-- START Data extract --

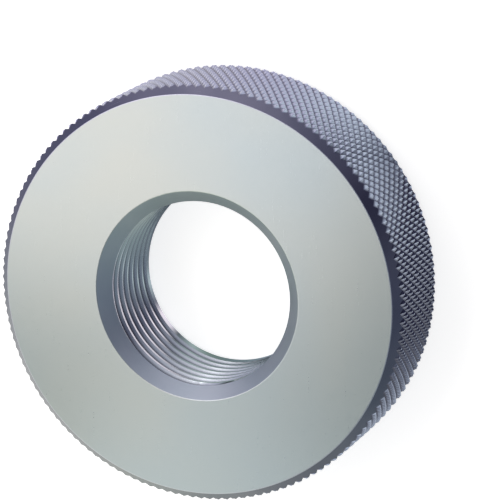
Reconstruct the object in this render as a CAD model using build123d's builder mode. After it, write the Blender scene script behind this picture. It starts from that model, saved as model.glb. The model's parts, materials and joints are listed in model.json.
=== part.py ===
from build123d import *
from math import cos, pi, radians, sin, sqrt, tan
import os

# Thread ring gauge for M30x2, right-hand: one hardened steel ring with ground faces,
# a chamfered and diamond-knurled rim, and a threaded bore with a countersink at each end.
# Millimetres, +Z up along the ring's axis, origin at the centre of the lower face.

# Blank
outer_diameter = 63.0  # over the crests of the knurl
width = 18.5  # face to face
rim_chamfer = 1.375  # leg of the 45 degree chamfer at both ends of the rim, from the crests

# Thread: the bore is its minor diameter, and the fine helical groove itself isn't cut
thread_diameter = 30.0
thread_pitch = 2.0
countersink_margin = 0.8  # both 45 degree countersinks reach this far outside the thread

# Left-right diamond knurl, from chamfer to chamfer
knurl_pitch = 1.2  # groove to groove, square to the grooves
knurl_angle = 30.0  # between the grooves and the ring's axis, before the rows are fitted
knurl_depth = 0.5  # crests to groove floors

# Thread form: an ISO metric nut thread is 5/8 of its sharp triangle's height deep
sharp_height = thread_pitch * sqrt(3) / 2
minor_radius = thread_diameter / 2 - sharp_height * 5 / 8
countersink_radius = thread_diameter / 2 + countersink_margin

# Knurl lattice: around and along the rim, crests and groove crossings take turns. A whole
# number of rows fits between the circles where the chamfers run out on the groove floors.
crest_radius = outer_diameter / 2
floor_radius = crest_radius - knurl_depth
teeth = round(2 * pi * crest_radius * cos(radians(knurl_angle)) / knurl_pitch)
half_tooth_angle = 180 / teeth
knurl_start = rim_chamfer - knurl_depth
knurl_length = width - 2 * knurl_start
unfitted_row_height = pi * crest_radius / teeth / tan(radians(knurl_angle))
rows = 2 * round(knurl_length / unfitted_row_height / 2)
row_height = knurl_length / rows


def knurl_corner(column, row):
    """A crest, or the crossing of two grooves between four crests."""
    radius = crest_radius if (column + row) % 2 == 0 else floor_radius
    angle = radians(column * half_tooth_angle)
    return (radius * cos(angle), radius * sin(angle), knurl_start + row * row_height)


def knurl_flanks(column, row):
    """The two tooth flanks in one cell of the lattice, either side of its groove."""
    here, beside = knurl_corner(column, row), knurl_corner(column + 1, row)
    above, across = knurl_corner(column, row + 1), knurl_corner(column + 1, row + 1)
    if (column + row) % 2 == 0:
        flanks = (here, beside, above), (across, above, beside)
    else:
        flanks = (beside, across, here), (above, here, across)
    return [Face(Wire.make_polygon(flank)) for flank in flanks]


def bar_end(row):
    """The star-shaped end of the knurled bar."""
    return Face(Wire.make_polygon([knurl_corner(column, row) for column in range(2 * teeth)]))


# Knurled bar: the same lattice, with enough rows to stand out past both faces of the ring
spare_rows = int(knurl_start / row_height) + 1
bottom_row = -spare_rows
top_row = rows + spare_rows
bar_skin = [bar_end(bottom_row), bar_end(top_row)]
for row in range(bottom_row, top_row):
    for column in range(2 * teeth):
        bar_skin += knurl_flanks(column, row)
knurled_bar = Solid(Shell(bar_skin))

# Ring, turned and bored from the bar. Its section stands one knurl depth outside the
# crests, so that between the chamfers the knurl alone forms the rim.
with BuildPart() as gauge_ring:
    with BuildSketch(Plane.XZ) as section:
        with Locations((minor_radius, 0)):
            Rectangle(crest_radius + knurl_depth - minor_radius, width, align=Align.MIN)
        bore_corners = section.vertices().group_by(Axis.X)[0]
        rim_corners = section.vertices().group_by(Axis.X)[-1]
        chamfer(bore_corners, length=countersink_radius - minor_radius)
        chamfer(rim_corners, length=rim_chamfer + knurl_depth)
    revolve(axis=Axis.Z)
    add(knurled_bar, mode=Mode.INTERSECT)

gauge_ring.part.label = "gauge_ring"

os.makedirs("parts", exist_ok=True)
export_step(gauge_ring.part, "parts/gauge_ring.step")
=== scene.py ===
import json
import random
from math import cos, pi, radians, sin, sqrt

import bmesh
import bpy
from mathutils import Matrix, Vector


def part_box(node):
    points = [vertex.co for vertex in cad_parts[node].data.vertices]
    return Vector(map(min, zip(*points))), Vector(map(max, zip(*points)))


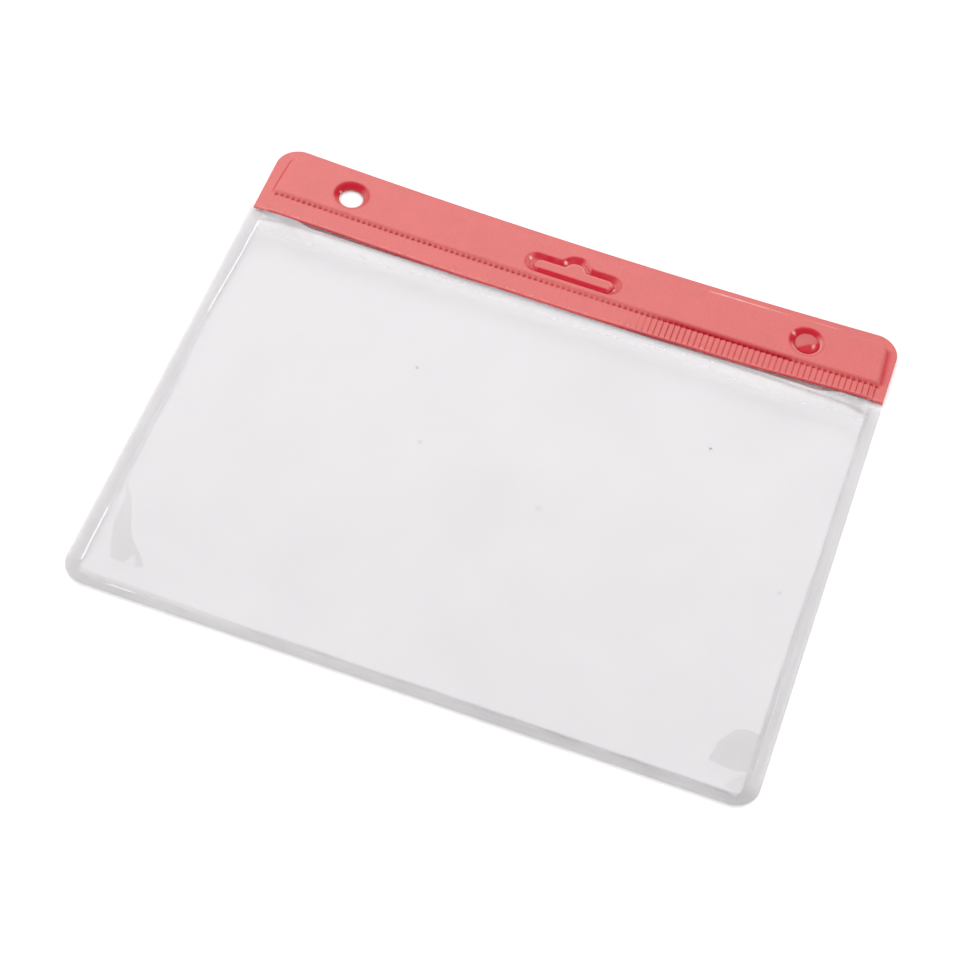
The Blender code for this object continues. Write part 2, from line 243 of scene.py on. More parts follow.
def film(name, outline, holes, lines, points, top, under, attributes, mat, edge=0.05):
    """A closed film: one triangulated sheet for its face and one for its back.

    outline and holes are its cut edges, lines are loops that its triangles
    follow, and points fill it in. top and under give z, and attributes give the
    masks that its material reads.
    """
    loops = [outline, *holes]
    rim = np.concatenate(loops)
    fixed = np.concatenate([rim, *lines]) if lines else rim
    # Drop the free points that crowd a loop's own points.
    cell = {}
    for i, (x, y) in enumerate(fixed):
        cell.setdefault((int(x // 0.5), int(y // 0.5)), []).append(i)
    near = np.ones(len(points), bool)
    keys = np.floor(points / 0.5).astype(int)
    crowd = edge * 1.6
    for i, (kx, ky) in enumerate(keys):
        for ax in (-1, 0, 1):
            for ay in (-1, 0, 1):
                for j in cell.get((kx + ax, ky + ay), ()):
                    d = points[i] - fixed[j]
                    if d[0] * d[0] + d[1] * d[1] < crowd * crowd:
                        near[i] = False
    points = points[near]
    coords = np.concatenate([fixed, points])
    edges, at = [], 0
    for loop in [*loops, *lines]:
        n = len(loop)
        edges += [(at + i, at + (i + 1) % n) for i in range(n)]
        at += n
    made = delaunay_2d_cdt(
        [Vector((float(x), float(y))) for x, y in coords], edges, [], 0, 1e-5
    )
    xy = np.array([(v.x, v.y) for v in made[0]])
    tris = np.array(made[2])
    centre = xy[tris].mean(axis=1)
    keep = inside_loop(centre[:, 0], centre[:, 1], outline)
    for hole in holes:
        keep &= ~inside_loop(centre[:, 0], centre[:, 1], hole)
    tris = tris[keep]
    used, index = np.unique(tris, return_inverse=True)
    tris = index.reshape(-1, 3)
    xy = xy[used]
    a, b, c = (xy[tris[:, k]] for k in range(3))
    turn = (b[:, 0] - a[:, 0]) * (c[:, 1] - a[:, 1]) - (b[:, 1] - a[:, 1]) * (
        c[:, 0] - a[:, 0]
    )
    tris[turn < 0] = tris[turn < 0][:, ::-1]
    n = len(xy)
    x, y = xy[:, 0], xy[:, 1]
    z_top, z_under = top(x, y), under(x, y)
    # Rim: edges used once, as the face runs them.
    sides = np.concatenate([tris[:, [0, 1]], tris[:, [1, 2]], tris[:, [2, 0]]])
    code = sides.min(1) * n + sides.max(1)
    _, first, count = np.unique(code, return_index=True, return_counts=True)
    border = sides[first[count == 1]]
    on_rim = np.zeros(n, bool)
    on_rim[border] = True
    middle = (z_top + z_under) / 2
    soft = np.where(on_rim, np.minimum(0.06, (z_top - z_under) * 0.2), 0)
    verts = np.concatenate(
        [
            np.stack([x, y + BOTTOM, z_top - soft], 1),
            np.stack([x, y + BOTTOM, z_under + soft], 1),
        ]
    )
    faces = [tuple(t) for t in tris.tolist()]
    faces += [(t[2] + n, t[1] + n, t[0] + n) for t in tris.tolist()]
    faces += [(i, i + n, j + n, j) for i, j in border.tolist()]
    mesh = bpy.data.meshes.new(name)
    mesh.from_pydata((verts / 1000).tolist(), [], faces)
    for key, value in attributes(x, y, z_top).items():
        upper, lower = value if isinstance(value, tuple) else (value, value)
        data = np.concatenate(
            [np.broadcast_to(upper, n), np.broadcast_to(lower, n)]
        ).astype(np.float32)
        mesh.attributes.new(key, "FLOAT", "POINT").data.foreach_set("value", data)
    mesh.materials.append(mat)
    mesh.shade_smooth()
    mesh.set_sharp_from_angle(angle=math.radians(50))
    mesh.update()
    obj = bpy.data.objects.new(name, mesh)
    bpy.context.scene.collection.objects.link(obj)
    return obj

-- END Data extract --

Instructions to follow: From the records above, give again exactly the lines running from the line with "revolve(axis=Axis.Z)" to the line with "for its back.", inclusive.

Exercise output:
    revolve(axis=Axis.Z)
    add(knurled_bar, mode=Mode.INTERSECT)

gauge_ring.part.label = "gauge_ring"

os.makedirs("parts", exist_ok=True)
export_step(gauge_ring.part, "parts/gauge_ring.step")
=== scene.py ===
import json
import random
from math import cos, pi, radians, sin, sqrt

import bmesh
import bpy
from mathutils import Matrix, Vector


def part_box(node):
    points = [vertex.co for vertex in cad_parts[node].data.vertices]
    return Vector(map(min, zip(*points))), Vector(map(max, zip(*points)))


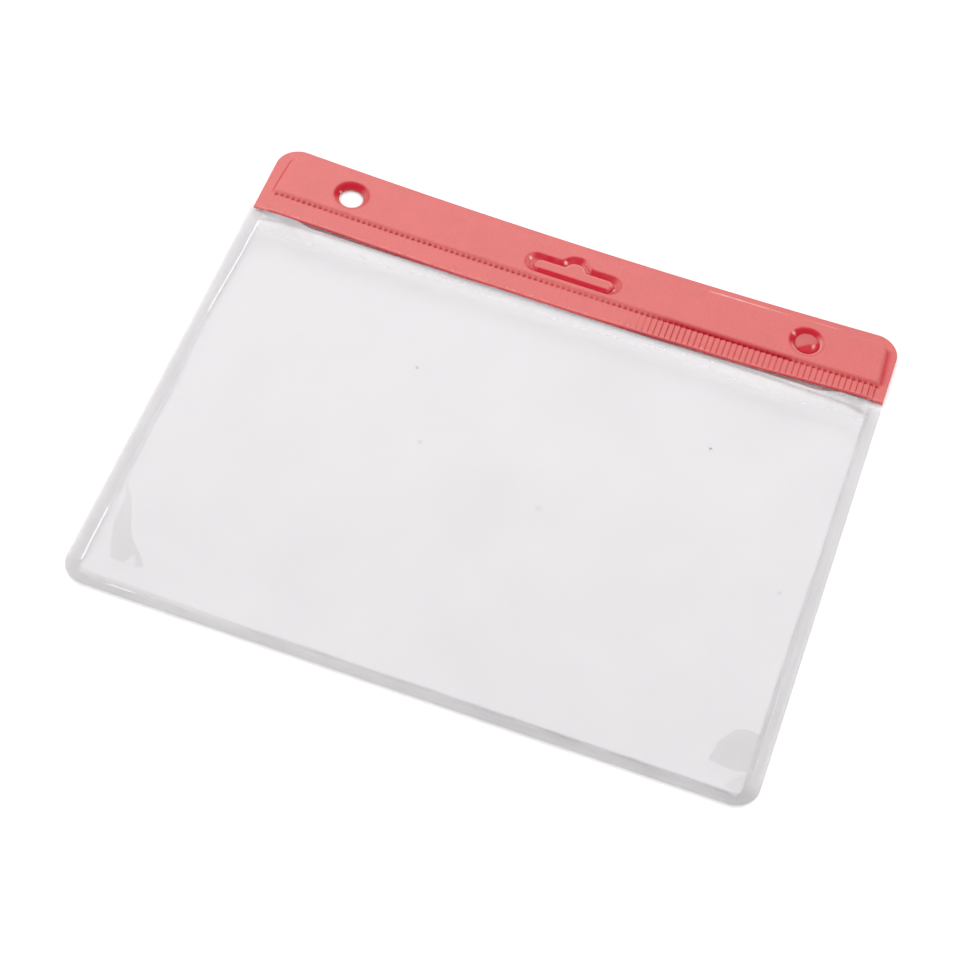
The Blender code for this object continues. Write part 2, from line 243 of scene.py on. More parts follow.
def film(name, outline, holes, lines, points, top, under, attributes, mat, edge=0.05):
    """A closed film: one triangulated sheet for its face and one for its back.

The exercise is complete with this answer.